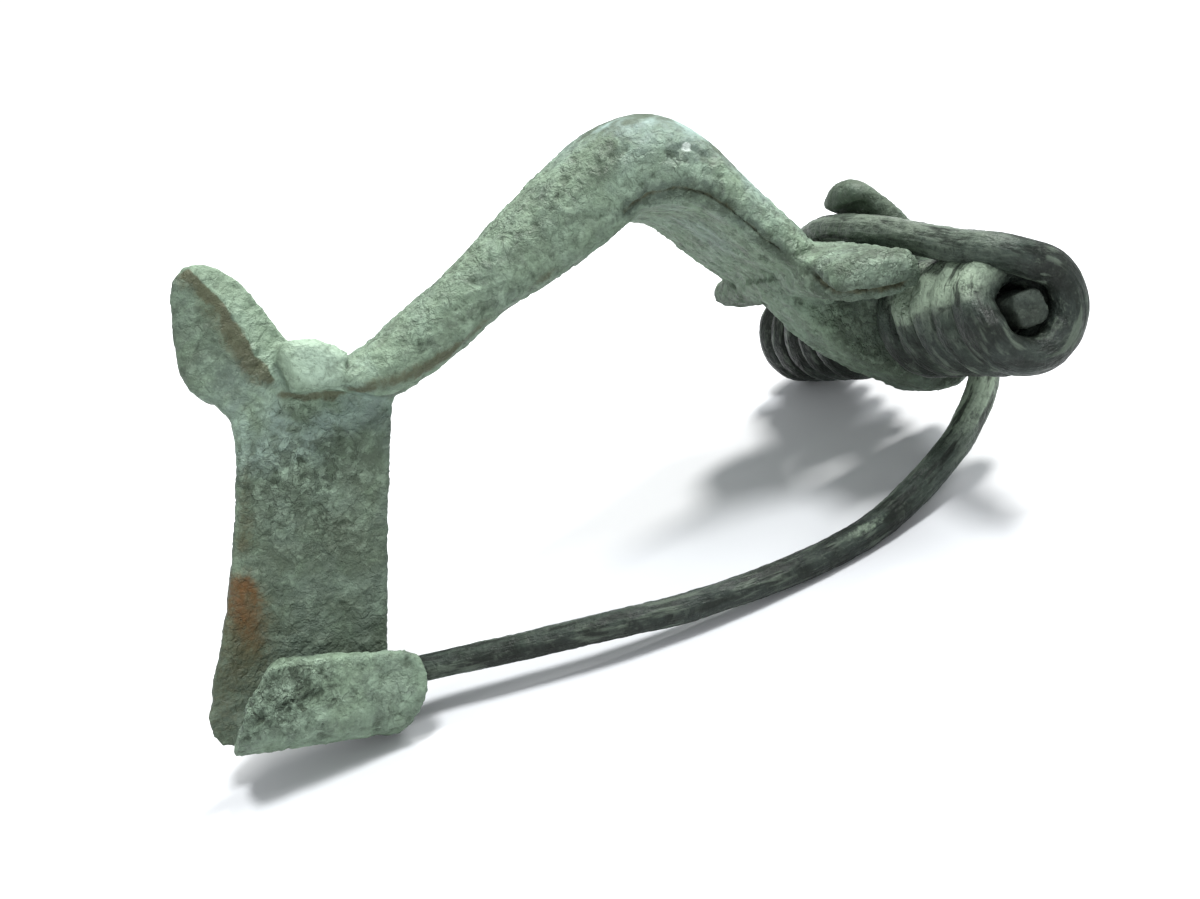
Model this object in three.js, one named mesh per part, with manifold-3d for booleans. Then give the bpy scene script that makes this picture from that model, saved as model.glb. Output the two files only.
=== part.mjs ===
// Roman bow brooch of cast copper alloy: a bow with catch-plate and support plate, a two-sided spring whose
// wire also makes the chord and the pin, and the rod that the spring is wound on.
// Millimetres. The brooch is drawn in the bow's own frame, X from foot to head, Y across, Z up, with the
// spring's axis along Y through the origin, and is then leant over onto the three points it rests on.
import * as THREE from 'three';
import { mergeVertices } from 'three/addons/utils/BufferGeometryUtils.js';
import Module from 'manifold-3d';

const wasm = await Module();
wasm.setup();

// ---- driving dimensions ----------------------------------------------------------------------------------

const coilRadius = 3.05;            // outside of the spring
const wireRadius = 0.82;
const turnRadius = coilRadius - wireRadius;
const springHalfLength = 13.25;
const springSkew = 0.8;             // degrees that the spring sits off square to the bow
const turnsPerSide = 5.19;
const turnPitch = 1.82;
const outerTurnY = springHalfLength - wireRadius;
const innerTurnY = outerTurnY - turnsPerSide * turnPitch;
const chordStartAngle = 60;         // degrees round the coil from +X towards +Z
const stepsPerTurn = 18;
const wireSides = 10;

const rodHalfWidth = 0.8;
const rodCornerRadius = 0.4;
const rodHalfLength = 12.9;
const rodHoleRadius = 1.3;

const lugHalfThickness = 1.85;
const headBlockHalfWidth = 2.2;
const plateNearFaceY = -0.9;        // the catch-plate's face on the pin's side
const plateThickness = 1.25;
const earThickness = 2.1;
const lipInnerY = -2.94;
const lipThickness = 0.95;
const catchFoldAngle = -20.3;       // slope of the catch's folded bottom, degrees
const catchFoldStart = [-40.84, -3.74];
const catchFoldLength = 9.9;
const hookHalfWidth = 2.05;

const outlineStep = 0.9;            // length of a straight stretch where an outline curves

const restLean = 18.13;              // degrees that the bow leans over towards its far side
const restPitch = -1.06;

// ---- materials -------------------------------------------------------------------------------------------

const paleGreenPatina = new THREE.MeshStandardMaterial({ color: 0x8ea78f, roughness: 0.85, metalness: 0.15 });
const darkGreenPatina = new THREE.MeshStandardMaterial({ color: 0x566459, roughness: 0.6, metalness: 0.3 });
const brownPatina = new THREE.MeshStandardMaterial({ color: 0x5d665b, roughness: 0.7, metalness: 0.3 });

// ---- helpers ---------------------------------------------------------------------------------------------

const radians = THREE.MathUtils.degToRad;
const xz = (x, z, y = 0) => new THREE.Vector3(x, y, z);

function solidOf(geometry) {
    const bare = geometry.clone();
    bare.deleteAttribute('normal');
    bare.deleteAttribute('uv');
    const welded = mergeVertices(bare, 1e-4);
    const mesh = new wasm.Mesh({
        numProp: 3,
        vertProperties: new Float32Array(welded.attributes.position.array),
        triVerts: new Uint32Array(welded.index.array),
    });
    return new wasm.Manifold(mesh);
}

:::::

YOUR INSTRUCTIONS:
Starting with the first line of the data above, copy each line exactly until you reach the line with "---- driving dimensions"; include that line as well.

CORRECT RESULT:
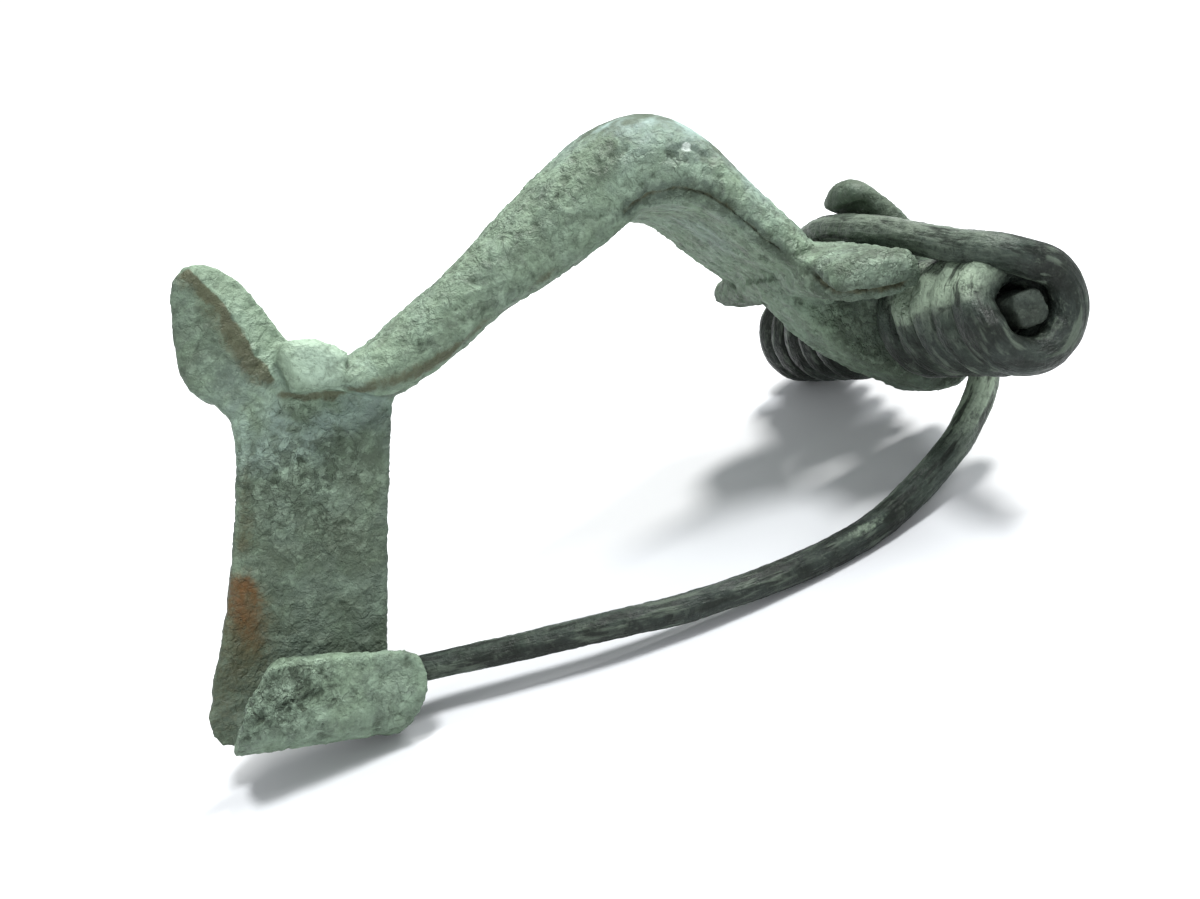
Model this object in three.js, one named mesh per part, with manifold-3d for booleans. Then give the bpy scene script that makes this picture from that model, saved as model.glb. Output the two files only.
=== part.mjs ===
// Roman bow brooch of cast copper alloy: a bow with catch-plate and support plate, a two-sided spring whose
// wire also makes the chord and the pin, and the rod that the spring is wound on.
// Millimetres. The brooch is drawn in the bow's own frame, X from foot to head, Y across, Z up, with the
// spring's axis along Y through the origin, and is then leant over onto the three points it rests on.
import * as THREE from 'three';
import { mergeVertices } from 'three/addons/utils/BufferGeometryUtils.js';
import Module from 'manifold-3d';

const wasm = await Module();
wasm.setup();

// ---- driving dimensions ----------------------------------------------------------------------------------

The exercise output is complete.